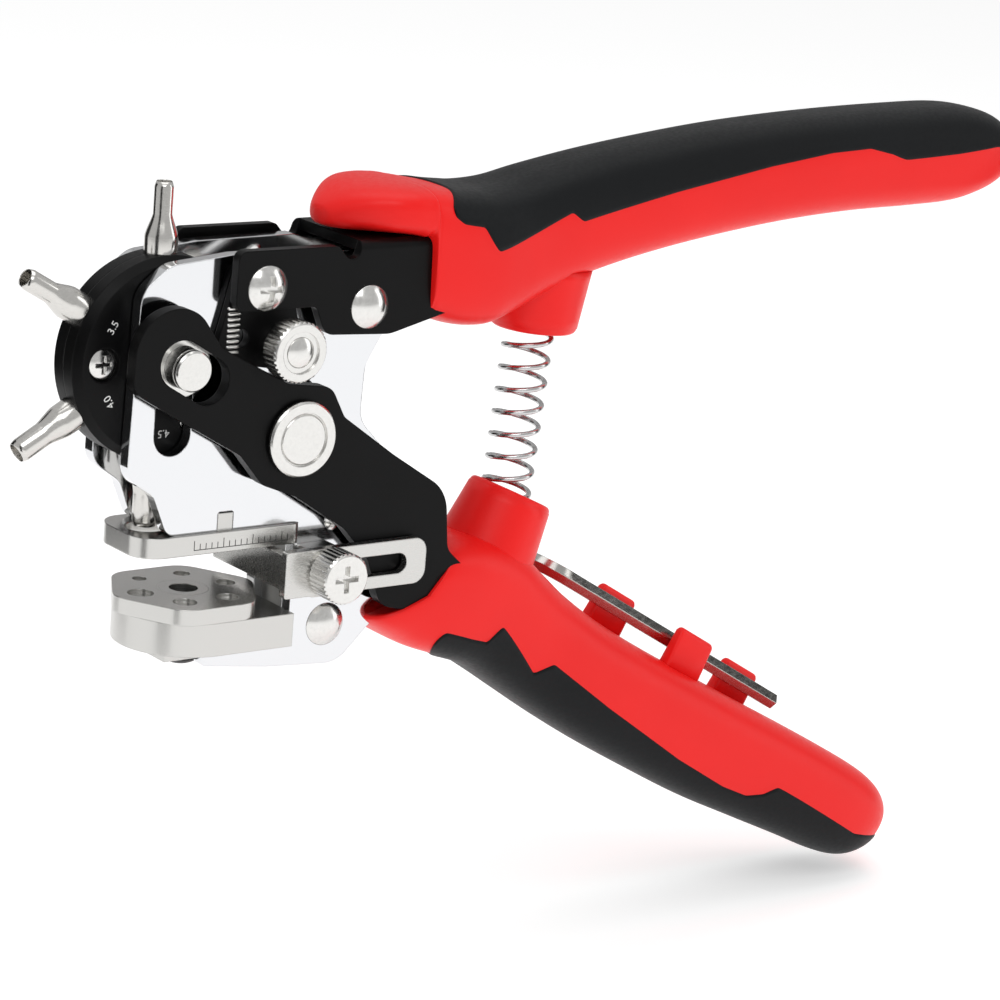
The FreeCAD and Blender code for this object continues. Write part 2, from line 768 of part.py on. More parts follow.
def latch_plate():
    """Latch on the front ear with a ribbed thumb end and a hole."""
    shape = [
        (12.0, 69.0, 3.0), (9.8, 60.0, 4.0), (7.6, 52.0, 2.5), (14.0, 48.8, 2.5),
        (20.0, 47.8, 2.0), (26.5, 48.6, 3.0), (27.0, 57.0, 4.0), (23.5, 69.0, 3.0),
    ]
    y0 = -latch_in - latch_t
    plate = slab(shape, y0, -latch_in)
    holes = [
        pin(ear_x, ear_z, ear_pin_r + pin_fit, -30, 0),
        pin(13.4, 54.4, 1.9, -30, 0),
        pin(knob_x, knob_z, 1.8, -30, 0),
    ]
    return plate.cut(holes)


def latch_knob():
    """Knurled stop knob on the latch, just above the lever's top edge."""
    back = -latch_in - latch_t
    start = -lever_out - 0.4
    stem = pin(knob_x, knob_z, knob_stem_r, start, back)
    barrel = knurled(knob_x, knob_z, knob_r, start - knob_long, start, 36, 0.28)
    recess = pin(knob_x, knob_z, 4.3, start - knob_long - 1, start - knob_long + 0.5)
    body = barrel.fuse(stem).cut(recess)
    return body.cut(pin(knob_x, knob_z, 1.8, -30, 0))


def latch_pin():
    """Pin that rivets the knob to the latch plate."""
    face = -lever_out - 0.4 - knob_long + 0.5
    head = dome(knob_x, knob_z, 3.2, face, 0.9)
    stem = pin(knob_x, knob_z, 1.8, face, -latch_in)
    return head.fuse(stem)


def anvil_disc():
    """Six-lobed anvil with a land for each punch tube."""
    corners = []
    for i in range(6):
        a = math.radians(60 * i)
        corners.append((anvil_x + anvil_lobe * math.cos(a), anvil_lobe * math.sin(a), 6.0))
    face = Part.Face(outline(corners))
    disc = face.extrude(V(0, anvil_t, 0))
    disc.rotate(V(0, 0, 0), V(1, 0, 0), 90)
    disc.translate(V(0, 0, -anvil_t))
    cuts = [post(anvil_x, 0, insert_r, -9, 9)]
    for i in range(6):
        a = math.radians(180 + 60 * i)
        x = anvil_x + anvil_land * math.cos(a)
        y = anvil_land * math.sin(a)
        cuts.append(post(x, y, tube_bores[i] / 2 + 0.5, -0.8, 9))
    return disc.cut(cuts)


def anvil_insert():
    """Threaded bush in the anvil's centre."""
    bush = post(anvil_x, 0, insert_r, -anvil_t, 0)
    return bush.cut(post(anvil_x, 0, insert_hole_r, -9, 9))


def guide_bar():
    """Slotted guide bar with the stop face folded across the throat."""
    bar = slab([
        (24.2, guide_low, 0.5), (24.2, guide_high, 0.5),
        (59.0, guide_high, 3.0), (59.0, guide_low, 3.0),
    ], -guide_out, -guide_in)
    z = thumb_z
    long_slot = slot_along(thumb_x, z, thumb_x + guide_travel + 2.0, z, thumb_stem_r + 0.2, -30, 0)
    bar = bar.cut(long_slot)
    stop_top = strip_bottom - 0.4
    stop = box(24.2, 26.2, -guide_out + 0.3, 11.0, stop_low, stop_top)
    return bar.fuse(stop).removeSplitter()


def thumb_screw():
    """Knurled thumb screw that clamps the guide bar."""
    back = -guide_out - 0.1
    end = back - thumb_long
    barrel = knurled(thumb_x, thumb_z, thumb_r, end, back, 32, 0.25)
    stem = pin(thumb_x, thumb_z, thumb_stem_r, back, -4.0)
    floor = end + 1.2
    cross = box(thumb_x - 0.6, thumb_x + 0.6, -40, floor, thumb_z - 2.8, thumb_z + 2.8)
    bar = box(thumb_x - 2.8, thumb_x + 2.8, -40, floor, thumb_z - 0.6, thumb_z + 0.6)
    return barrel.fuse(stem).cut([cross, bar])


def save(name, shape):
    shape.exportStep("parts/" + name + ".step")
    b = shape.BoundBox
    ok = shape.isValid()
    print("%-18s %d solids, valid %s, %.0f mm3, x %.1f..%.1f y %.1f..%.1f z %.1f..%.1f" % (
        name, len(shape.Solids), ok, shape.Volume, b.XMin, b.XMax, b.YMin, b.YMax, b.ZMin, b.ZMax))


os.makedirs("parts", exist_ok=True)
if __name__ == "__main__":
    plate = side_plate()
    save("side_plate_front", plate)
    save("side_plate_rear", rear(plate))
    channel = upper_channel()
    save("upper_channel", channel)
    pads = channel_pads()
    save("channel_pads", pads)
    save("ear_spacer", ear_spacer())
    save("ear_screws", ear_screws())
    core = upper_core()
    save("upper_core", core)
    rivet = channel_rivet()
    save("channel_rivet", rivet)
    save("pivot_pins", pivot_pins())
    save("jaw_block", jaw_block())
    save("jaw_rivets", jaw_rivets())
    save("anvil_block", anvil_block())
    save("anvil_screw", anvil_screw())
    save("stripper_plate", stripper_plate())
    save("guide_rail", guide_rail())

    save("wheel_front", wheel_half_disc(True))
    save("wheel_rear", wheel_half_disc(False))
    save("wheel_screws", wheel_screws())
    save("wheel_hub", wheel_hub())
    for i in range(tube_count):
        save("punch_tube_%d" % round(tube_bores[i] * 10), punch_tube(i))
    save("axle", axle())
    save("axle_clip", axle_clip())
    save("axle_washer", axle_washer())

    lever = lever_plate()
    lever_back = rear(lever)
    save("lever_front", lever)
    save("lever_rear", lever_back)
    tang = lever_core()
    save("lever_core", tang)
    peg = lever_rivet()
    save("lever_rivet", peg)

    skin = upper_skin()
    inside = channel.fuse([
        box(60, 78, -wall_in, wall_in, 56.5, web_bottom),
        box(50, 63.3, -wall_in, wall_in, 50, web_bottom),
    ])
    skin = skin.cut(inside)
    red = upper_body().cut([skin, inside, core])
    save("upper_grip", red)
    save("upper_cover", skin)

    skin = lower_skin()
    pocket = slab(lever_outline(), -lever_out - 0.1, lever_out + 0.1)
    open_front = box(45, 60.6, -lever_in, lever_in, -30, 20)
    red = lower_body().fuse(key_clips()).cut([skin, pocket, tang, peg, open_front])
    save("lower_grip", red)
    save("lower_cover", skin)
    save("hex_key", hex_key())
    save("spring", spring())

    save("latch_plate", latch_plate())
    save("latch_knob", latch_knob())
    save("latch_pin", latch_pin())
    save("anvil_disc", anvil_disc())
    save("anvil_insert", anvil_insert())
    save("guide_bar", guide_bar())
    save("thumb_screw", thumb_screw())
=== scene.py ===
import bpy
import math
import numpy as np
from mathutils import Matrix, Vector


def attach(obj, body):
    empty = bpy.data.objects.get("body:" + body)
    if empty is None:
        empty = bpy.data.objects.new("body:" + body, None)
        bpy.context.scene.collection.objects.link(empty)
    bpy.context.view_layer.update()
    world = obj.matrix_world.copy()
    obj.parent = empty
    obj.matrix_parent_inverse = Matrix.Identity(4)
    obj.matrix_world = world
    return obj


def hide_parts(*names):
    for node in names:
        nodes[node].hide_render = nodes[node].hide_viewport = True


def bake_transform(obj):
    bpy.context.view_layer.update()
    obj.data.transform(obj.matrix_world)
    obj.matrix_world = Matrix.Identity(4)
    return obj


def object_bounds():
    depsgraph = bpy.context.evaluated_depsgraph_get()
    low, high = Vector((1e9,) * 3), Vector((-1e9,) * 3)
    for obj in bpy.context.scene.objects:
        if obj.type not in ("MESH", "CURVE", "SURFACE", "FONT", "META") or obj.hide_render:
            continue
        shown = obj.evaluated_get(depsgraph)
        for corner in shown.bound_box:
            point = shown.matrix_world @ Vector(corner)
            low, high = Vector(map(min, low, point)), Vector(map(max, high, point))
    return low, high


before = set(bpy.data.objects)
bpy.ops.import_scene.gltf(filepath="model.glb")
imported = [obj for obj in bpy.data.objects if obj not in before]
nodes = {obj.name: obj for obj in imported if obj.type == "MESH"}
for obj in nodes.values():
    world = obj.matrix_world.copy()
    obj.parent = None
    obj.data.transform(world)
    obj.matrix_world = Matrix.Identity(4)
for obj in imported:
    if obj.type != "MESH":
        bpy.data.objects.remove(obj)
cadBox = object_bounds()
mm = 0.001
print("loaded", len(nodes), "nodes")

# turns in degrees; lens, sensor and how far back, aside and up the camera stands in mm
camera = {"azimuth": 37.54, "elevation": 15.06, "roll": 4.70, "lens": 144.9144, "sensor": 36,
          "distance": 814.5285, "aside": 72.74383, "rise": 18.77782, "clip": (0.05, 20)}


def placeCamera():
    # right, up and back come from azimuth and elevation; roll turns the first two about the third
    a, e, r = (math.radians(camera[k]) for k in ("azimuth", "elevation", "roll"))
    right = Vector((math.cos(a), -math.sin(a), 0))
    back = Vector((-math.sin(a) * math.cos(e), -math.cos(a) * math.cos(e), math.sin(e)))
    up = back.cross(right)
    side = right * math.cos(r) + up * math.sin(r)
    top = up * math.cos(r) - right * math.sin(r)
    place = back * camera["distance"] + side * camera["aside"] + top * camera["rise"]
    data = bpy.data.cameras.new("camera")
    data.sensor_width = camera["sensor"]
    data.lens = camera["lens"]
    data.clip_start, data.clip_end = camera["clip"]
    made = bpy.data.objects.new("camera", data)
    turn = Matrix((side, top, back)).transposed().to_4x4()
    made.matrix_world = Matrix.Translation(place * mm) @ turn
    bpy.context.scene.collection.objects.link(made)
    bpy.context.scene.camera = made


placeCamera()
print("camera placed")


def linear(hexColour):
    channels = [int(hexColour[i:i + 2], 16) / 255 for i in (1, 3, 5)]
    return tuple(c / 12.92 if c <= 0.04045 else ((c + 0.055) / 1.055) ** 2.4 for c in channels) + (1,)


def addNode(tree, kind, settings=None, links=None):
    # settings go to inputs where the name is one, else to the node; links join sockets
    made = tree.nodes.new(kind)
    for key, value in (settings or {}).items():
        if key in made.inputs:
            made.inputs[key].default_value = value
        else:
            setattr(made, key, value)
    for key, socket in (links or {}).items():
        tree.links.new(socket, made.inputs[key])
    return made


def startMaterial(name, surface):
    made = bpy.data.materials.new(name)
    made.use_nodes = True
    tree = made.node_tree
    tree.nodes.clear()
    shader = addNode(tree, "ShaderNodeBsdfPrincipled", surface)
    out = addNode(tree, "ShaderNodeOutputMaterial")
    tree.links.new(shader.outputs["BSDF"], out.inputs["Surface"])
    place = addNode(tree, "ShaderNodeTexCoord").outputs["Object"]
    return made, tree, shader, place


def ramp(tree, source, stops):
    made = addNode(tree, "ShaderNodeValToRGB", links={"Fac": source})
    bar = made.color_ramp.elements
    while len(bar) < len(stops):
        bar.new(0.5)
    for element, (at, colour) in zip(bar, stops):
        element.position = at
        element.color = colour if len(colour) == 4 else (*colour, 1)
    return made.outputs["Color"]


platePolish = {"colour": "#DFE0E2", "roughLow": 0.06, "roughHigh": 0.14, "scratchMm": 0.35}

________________

Return exactly the lines that run from the top of the listing above to the line containing "return head.fuse(stem)", please, keeping both end lines and leaving out everything else.

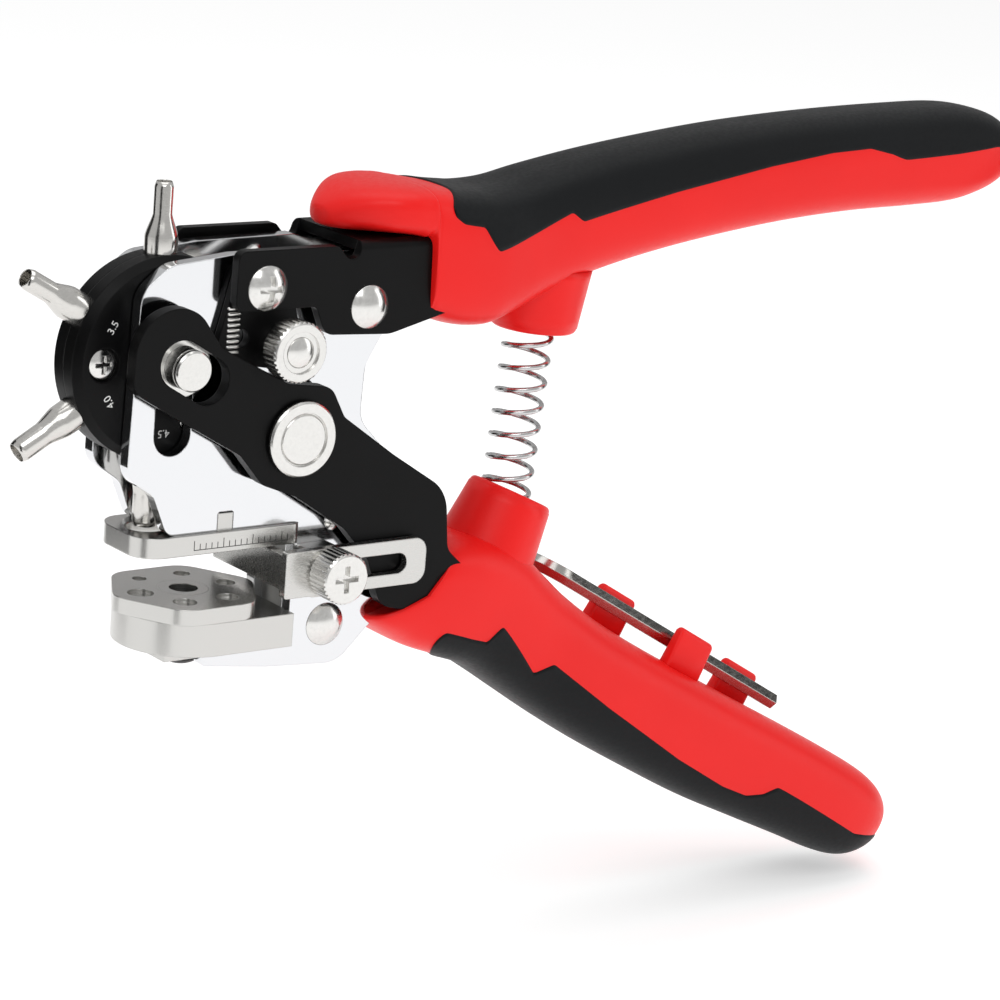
The FreeCAD and Blender code for this object continues. Write part 2, from line 768 of part.py on. More parts follow.
def latch_plate():
    """Latch on the front ear with a ribbed thumb end and a hole."""
    shape = [
        (12.0, 69.0, 3.0), (9.8, 60.0, 4.0), (7.6, 52.0, 2.5), (14.0, 48.8, 2.5),
        (20.0, 47.8, 2.0), (26.5, 48.6, 3.0), (27.0, 57.0, 4.0), (23.5, 69.0, 3.0),
    ]
    y0 = -latch_in - latch_t
    plate = slab(shape, y0, -latch_in)
    holes = [
        pin(ear_x, ear_z, ear_pin_r + pin_fit, -30, 0),
        pin(13.4, 54.4, 1.9, -30, 0),
        pin(knob_x, knob_z, 1.8, -30, 0),
    ]
    return plate.cut(holes)


def latch_knob():
    """Knurled stop knob on the latch, just above the lever's top edge."""
    back = -latch_in - latch_t
    start = -lever_out - 0.4
    stem = pin(knob_x, knob_z, knob_stem_r, start, back)
    barrel = knurled(knob_x, knob_z, knob_r, start - knob_long, start, 36, 0.28)
    recess = pin(knob_x, knob_z, 4.3, start - knob_long - 1, start - knob_long + 0.5)
    body = barrel.fuse(stem).cut(recess)
    return body.cut(pin(knob_x, knob_z, 1.8, -30, 0))


def latch_pin():
    """Pin that rivets the knob to the latch plate."""
    face = -lever_out - 0.4 - knob_long + 0.5
    head = dome(knob_x, knob_z, 3.2, face, 0.9)
    stem = pin(knob_x, knob_z, 1.8, face, -latch_in)
    return head.fuse(stem)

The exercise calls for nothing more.